One-off calls on another account

You don’t have to switch accounts to make a single call as someone else. Every tallyr function that touches the API takes an account argument:

tally_forms(account = "rainbowr")
tally_submissions("3xLJ5V", account = "work")
tally_whoami(account = "work")

The account argument affects only that call; the session’s active account is unchanged.

How the account is resolved

When a tallyr function needs an API key, it decides which account to use in this order:

  1. An explicit account argument, if you supplied one.
  2. The session’s active account, if you’ve switched with tally_use_account().
  3. Otherwise, the default account.

For the default account, the key is looked up first in the tallyr.api_key R option, then in the TALLY_API_KEY environment variable. The option exists so you can set a key for a single session with options(tallyr.api_key = "tly-..."), without touching your .Renviron.

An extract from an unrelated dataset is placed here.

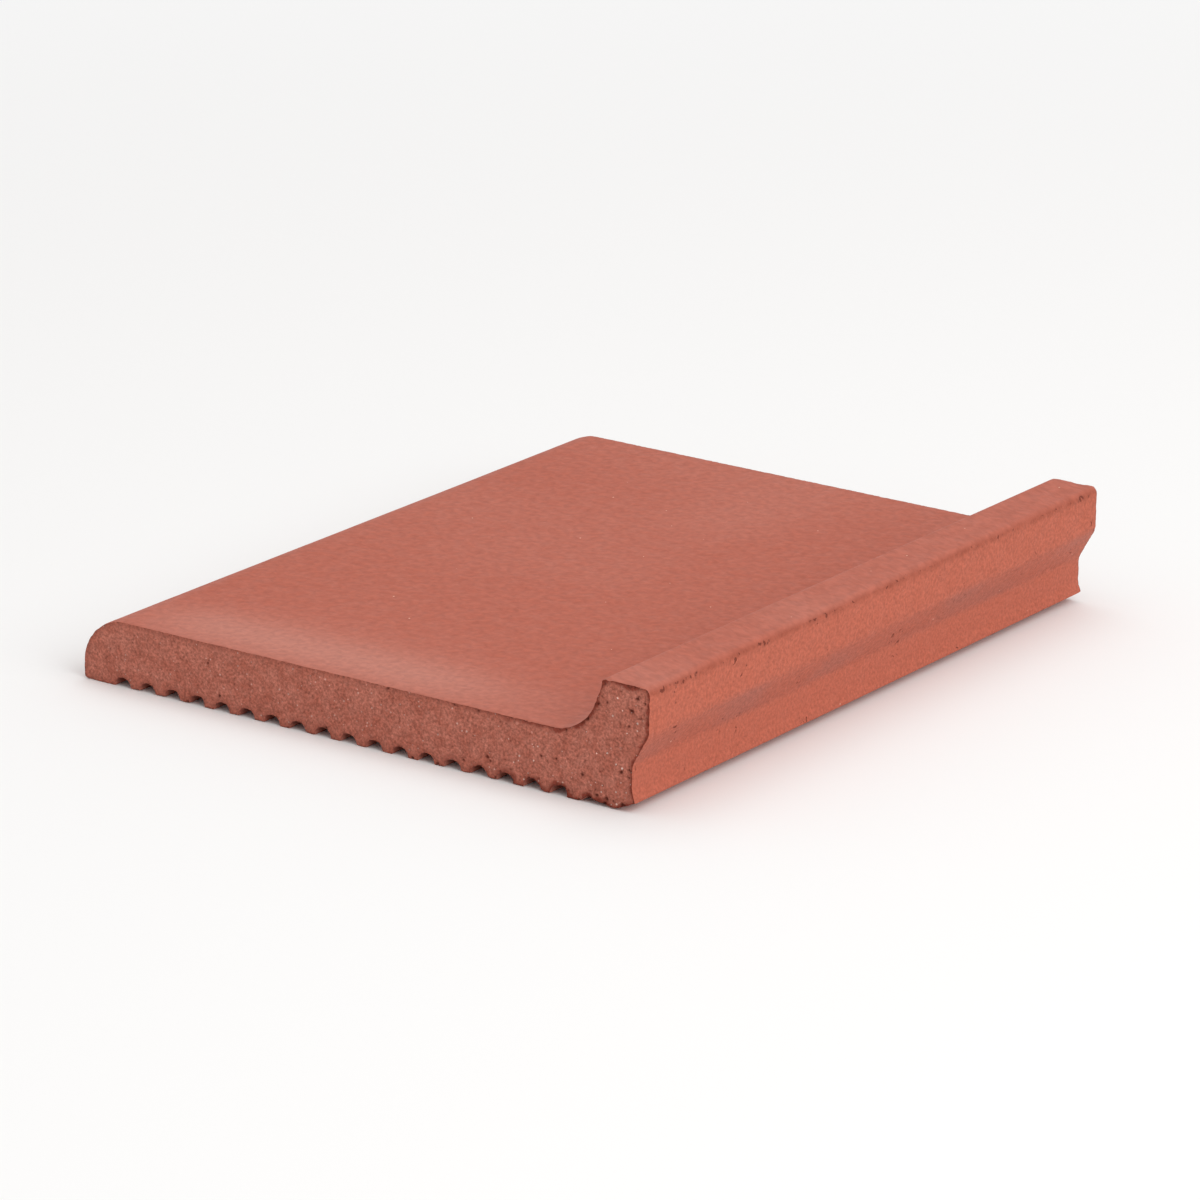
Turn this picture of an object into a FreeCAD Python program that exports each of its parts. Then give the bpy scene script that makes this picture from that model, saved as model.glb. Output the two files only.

A named account’s key comes only from its TALLY_API_KEY_<NAME> environment variable; the tallyr.api_key option is never consulted for named accounts.

Checking a specific account

tally_whoami() and tally_sitrep() both take the same account argument, so you can confirm which Tally user a key belongs to without switching:

tally_whoami(account = "work")
#> ✔ Authenticated with Tally as Ada Lovelace (ada@lovelace.industries)

tally_sitrep(account = "work")

If a key isn’t behaving as expected, tally_sitrep() reports where the active key was found, whether it looks like a Tally key, and whether it authenticates – see vignette("troubleshooting").